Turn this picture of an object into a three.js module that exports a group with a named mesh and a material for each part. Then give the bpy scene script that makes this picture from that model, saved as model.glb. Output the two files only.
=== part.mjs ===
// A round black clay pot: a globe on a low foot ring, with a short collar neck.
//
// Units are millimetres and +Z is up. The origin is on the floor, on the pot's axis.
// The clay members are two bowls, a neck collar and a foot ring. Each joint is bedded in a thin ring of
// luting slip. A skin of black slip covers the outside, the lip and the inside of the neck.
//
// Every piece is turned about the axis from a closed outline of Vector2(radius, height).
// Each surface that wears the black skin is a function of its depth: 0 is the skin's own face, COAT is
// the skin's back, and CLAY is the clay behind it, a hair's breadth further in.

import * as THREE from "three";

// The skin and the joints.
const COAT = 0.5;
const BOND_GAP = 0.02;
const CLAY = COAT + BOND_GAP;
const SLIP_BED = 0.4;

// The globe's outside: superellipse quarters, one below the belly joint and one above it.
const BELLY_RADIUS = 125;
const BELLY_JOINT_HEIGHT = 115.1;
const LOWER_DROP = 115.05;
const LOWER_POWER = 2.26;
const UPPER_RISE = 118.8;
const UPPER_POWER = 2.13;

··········

→ Description of the task
State the count of lines holding the string "with" in the listing above, and nothing else.

→ Reply to the task
2